"Leo N. Tolstois Erzählung die Kreutzersonate (1891) gibt die
Geschichte einer tragisch mißglückenden Ehe. Nach Junggesellenjahren
zügellosen, insgeheim bereuten Genusses beschließt der adlige
Grundbesitzer Posdnyschew, zu heiraten und fortan ein
bürgerlich-sittliches Leben zu fuhren. Doch bald nach der Eheschließung
empfindet er Gleichgültigkeit, Gereiztheit, ja Haß und Abscheu
gegenüber seiner Frau, die er zugleich mit einem Verlangen, das er für
»tierisch« hält, wider Willen begehrt. »Der Geschlechtstrieb ist ein
Übel, ein schreckliches übel, das man bekämpfen und nicht, wie es bei
uns geschieht, fördern soll«, meint er, unfähig, die sexuelle Liebe
zwischen Mann und Frau als etwas Positives zu begreifen. Als
Dreißigjährige ist seine Gattin eine Schönheit; sie widmet sich nun,
nachdem sie fünf Kinder geboren hat, ihren persönlichen Neigungen,
besonders dem Klavierspiel. Posdnyschew vermutet, daß sie nach einer
neuen Liebe Ausschau hält, und er vergeht vor Eifersucht, wenn sie in
dem gemeinsamen Haus mit einem Geiger, einem schönen, eleganten Mann,
musiziert. So kommt es zur äußersten Zuspitzung des Ehekonflikts, dem
Racheakt Posdnyschews, der keinen anderen Ausweg sieht, als die
vermeintliche Ehebrecherin umzubringen." (amazon)
Die Geschichte fängt im Zug an: sich zufällig begegnende Personen diskutieren darüber, wie eine perfekte Ehe zu schließen und zu führen sei. So gibt es eine Person, die die Liebe als Vorraussetzung für eine lebenslang glückliche Beziehung sieht - und eine andere, die vehement traditionellen Werte vertritt, in denen die Frau "an die Kandarre genommen wird". Schließlich öffnet sich ein verschlossener Mitreisender und erzählt, welche Erkenntnis ihm die Ehe gebracht hat.
Tolstoi verstand es hervorragend, den Verfall innerhalb der Beziehung des Paares darzustellen. Ich kann viele der Sichtweisen, die die Hauptperson vertritt, nicht teilen - so verteufelt er die körperliche Liebe und negiert das Gefühl der echten Liebe, die seines Erachtens nur mit sexueller Leidenschaft verwechselt wird.
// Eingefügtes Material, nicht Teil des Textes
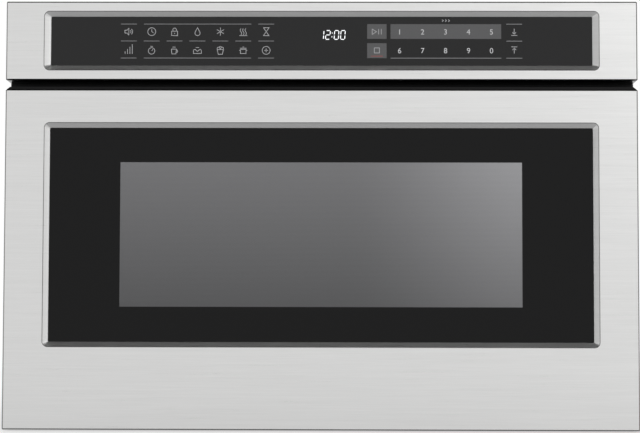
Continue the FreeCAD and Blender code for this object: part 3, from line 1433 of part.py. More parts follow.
def hv_capacitor():
    """Oval can on a foot with two lugs, terminals on top."""
    can = new_body("hv_capacitor")
    across, along = CAPACITOR
    top = f"{FLOOR_TOP} + capacitor_height"
    outline = rounded_rectangle(
        f"{across} - 45", f"{across} + 45", f"{along} - 26", f"{along} + 26", "25.9",
    )
    pad(can, "XY_Plane", outline, FLOOR_TOP, top)
    pad(can, "XY_Plane", around(CAPACITOR, "50.5", "11"), FLOOR_TOP, f"{FLOOR_TOP} + bracket_sheet")
    for side in ("-", "+"):
        terminal = regular(f"{across} {side} 17.5", along, "6", 8)
        pad(can, "XY_Plane", terminal, top, f"{top} + 12")
    node("hv_capacitor", can)


def hv_diode():
    """The high-voltage diode on its lug beside the capacitor."""
    start, along = "(capacitor_across + 51)", "capacitor_along"
    lug = block(
        "diode_lug", (start, f"{start} + 20"), (f"{along} - 11", f"{along} + 5"),
        (FLOOR_TOP, f"{FLOOR_TOP} + 1.5"),
    )
    centre = (f"{along} - 3", f"{FLOOR_TOP} + 5")
    barrel = rod("diode_barrel", "x", centre, "4", f"{start} + 2", f"{start} + 18")
    node("hv_diode", fuse("hv_diode", lug, barrel))


def noise_filter_board():
    """The line filter on four standoffs next to the gland."""
    level = f"{FLOOR_TOP} + filter_standoff"
    top = f"{level} + circuit_board_thickness"

    def on_board(name, across, along, low, high):
        """A box whose spans across and along count from the board's left front corner."""
        return block(
            name, [f"filter_left + {place}" for place in across],
            [f"filter_start + {place}" for place in along], (low, high),
        )

    pieces = [on_board("filter_board", (0, 74), (0, 96), level, top)]
    for across in (3, 65):
        for along in (3, 87):
            foot = ((across, across + 6), (along, along + 6))
            pieces.append(on_board(f"standoff_{across}_{along}", *foot, FLOOR_TOP, level))
    for name, across, along, height in (
        ("film_capacitor", (46, 68), (16, 46), 20),
        ("fuse_holder", (6, 34), (60, 82), 12),
        ("varistor", (46, 58), (64, 82), 14),
    ):
        pieces.append(on_board(name, across, along, top, f"{top} + {height}"))
    coil = new_body("choke_coil")
    pad(coil, "XY_Plane", regular("filter_left + 24", "filter_start + 32", "15", 12), top, f"{top} + 18")
    node("noise_filter_board", fuse("noise_filter_board", *pieces, coil))


FAN_CENTRE = ("fan_place", "fan_height")
SHROUD_BACK = f"({REAR_INSIDE} - 5)"
SHROUD_FRONT = f"({SHROUD_BACK} - fan_depth - 8)"


def fan_shroud():
    """Square frame with the round air path, and the four arms that hold the motor."""
    shroud = new_body("fan_shroud")
    half = "(fan_radius + 10)"
    pad(shroud, "XZ_Plane", around(FAN_CENTRE, half, half), SHROUD_FRONT, REAR_INSIDE)
    air_path = regular(*FAN_CENTRE, "fan_radius + fan_clearance", 24)
    pocket(shroud, "XZ_Plane", air_path, f"{SHROUD_FRONT} - 1", f"{REAR_INSIDE} + 1")
    louvre_room = around(FAN_CENTRE, "(fan_radius - 2)", "(fan_radius - 2)")
    pocket(shroud, "XZ_Plane", louvre_room, SHROUD_BACK, f"{REAR_INSIDE} + 1")
    arms = (SHROUD_FRONT, f"{SHROUD_FRONT} + 3")
    pad(shroud, "XZ_Plane", around(FAN_CENTRE, f"({half} - 2)", "5"), *arms)
    pad(shroud, "XZ_Plane", around(FAN_CENTRE, "5", f"({half} - 2)"), *arms)
    pad(shroud, "XZ_Plane", regular(*FAN_CENTRE, "20", 8), *arms)
    pocket(shroud, "XZ_Plane", regular(*FAN_CENTRE, "9", 8), f"{arms[0]} - 1", f"{arms[1]} + 1")
    node("fan_shroud", shroud)


def fan_motor():
    """Shaded-pole motor: laminated stack, coil and the bearing boss that carries the fan."""
    motor = new_body("fan_motor")
    back = SHROUD_FRONT
    stack = clipped("fan_place - 30", "fan_place + 30", "fan_height - 25", "fan_height + 35", "3")
    pad(motor, "XZ_Plane", stack, f"{back} - 16", back)
    pad(motor, "XZ_Plane", regular(*FAN_CENTRE, "15", 12), f"{back} - 26", f"{back} - 16")
    pad(motor, "XZ_Plane", regular(*FAN_CENTRE, "8", 8), back, f"{back} + 3.5")
    coil = rectangle("fan_place - 18", "fan_place + 18", "fan_height + 35", "fan_height + 55")
    pad(motor, "XZ_Plane", coil, f"{back} - 24", f"{back} - 4")
    bore = circle(*FAN_CENTRE, "shaft_radius / 2 + shaft_clearance")
    pocket(motor, "XZ_Plane", bore, f"{back} - 12", f"{back} + 5")
    node("fan_motor", motor)


def cambered_strip(chord, camber, pitch, thickness):
    """Draws a blade's section: a strip bent to a parabola, leaning by the pitch angle."""
    half, rise, lean = value(chord) / 2, value(camber), math.radians(value(pitch))
    middle = value("fan_depth") / 2

    def leaning(share, away):
        """A place at a share of the half chord, that far off the strip's inner side."""
        along, away = share * half, away + rise * (1 - share ** 2)
        across = along * math.sin(lean) - away * math.cos(lean)
        return (str(across), str(middle + along * math.cos(lean) + away * math.sin(lean)))

    shares = (-1, -0.4, 0.4, 1)
    inner = [leaning(share, 0) for share in shares]
    outer = [leaning(share, value(thickness)) for share in reversed(shares)]
    return polygon(*inner, *outer)


def fan_blade():
    """Seven cambered blades on a hub, with the shaft that runs in the motor."""
    fan = new_body("fan_blade")
    depth = "fan_depth"
    pad(fan, "XZ_Plane", regular("0", "0", "fan_hub_radius", 14), "0", depth)
    section = cambered_strip("fan_blade_chord", "fan_blade_camber", "fan_blade_pitch", "1.4")
    blade = pad(fan, "XY_Plane", section, "fan_hub_radius - 2", "fan_radius")
    repeat_round(fan, blade, "Y_Axis", SIZES["fan_blades"])
    pad(fan, "XZ_Plane", circle("0", "0", "shaft_radius / 2"), "-14.5", "0")
    bind(fan, "Placement.Base.x", "fan_place")
    bind(fan, "Placement.Base.y", f"{SHROUD_FRONT} + 5")
    bind(fan, "Placement.Base.z", "fan_height")
    node("fan_blade", fan)


# ---------------------------------------------------------------------------------------------
# Interlock
# ---------------------------------------------------------------------------------------------
def interlocks():
    """Moulded housings behind the latch slots, each with its two microswitches."""
    switches = []
    for side, sign in SIDES.items():
        housing = new_body(f"latch_housing_{side}")
        near, far = f"{HOOK_NEAR} - 7", f"{HOOK_FAR} + 7"
        low, high = f"{HOOK_LOW} - 6", f"{HOOK_HIGH} + 18"
        side_view = rectangle(FLANGE_BACK, f"{FLANGE_BACK} + 46", low, high)
        pad(housing, "YZ_Plane", side_view, *mirrored(sign, near, far))
        way = rectangle(f"{FLANGE_BACK} - 1", f"{FLANGE_BACK} + 36", f"{low} + 3", f"{HOOK_HIGH} + 5")
        pocket(housing, "YZ_Plane", way, *mirrored(sign, f"{near} + 3", f"{far} - 3"))
        node(f"latch_housing_{side}", housing)
        for index in range(2):
            start = f"({FLANGE_BACK} + 4 + {index} * 20)"
            case = block(
                f"switch_{side}_{index}", mirrored(sign, far, f"{far} + 10"),
                (start, f"{start} + 18"), (f"{HOOK_LOW}", f"{HOOK_LOW} + 12"),
            )
            terminals = block(
                f"terminal_{side}_{index}", mirrored(sign, f"{far} + 3", f"{far} + 7"),
                (f"{start} + 2", f"{start} + 16"), (f"{HOOK_LOW} - 6", HOOK_LOW),
            )
            switches.append(fuse(f"microswitch_{side}_{index}", case, terminals))
    node("interlock_switches", group("interlock_switches", *switches))


def door_screws():
    """Screws through the feet of the drawer brackets into the chassis."""
    screws = []
    for side, sign in SIDES.items():
        for index, up in enumerate((f"{RAIL_MIDDLE} - 14", f"{RAIL_MIDDLE} + 14")):
            centre = (f"{sign} * (slide_face - 14)", up)
            face = f"({CHASSIS_BACK} + bracket_sheet)"
            screws.append(hex_head(f"door_screw_{side}_{index}", centre, face))
    node("door_screws", group("door_screws", *screws))


def main():
    for make in (
        door_skin, control_panel_bezel, control_glass, control_board, panel_carrier,
        door_glass, door_chassis, door_top_cap, screen_plate, inner_glass, choke_cover, latch_hooks, tub,
        slide_members, slide_supports, drawer_brackets, drive_rack, drive_pinion, drive_unit,
        front_frame, base_plate, base_skids, outer_case, rear_cover, cord_gland, case_screws,
        oven_cavity, stirrer_chamber, stirrer_cover, stirrer_blade, stirrer_motor, waveguide, magnetron,
        oven_lamp, thermal_cutout, exhaust_duct, power_transformer, hv_capacitor, hv_diode,
        noise_filter_board, fan_shroud, fan_motor, fan_blade, interlocks, door_screws,
    ):
        make()
    doc.recompute()
    for thing in doc.Objects:
        if {"Invalid", "Error"} & set(thing.State):
            users = [each.Label for each in thing.InList]
            raise RuntimeError(f"{thing.Label} of {users} failed: {thing.State}")
    os.makedirs("parts", exist_ok=True)
    for thing in nodes:
        shape = thing.Shape
        if shape.isNull() or not shape.isValid():
            raise RuntimeError(f"{thing.Label} has no valid shape")
        shape.exportStep(f"parts/{thing.Label}.step")
    print(f"{len(nodes)} sub-parts")


main()
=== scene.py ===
"""Looks of the built-in microwave drawer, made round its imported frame.

Metres, in the frame's own axes: +X is the right of someone who faces the front, +Y goes into the
cabinet, +Z is up. Sizes that the frame doesn't give are named here, in millimetres times MM.
"""
import bmesh
import bpy
import json
import math
from mathutils import Matrix, Vector

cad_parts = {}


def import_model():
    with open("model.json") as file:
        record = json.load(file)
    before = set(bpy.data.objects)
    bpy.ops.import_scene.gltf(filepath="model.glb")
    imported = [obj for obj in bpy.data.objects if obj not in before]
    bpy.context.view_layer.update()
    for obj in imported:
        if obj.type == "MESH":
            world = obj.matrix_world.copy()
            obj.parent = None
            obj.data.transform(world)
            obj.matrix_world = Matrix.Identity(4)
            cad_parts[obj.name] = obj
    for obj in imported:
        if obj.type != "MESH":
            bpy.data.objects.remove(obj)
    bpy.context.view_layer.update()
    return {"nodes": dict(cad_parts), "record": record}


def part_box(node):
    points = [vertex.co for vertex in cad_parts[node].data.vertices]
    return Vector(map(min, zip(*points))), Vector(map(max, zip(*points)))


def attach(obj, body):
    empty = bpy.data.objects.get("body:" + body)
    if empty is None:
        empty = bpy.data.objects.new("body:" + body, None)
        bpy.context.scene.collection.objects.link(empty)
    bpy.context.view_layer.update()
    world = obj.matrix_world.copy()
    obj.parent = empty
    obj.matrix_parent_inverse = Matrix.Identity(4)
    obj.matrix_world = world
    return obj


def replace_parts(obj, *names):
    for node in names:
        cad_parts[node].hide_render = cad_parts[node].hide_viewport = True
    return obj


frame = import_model()
NODES = frame["nodes"]
MM = 0.001

SKIN_LOW, SKIN_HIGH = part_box("door_skin")
PANEL_LOW, PANEL_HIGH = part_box("control_panel_bezel")
GLASS_LOW, GLASS_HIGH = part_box("door_glass")
CONTROL_LOW, CONTROL_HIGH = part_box("control_glass")
FRONT = SKIN_LOW.y


# ---------------------------------------------------------------------------------------------
# Materials
# ---------------------------------------------------------------------------------------------
NOISE_REACH = (0.3, 0.7)
GRAIN_SHADES = (0.955, 1.045)
# The pitch of the holes, and their radius and soft edge in pitches.
WINDOW_HOLES, SCREEN_HOLES = 1.5 * MM, 2.0 * MM
HOLE_RADIUS, HOLE_EDGE = 0.3, 0.38
# The window's painted reflection: its level at the lower left, and what it gains upwards, to the right,
# and in both, so that it is lighter to the upper right.
WINDOW_SHADE, WINDOW_UP, WINDOW_RIGHT, WINDOW_CORNER = 0.081, 0.0665, 0.061, 0.062
WINDOW_BETWEEN_HOLES, WINDOW_IN_HOLES, WINDOW_BLUE = 1.2, 0.85, 1.03
# Where the painted glare to the right begins, and where it is full.
GLARE_START, GLARE_BEYOND = 20 * MM, 30 * MM


def add_node(tree, kind, inputs=(), **settings):
    """A new node; inputs pairs a socket's name or number with a value or another socket."""
    made = tree.nodes.new(kind)
    for setting, choice in settings.items():
        setattr(made, setting, choice)
    for socket, source in dict(inputs).items():
        if isinstance(source, bpy.types.NodeSocket):
            tree.links.new(source, made.inputs[socket])
        else:
            made.inputs[socket].default_value = source
    return made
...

Von der glücklichen Hochzeit über die Kinder und dem "Entlieben" bis hin zum dramatischen Scheitern der Ehe - auch, wenn die Hauptfigur potential für einen psychopathischen Serienkiller hätte, wird der Prozess innerhalb der Beziehung doch real dargestellt und so manches geschiedene Ehepaar dürfte sich in den Problemen wiederfinden: die Leidenschaft, die nachlässt, immer mehr Streitigkeiten, die Kinder, die alle Aufmerksamkeit erhalten und aufgrund derer die Beziehung der Eltern in den Hintergrund tritt.
Es gibt keine großen Höhepunkte oder Spannungsbögen, doch gerade die gerade Art des Erzählens macht diesen Roman (der übrigens mit 200 Seiten kurz und gut zu lesen ist) aus.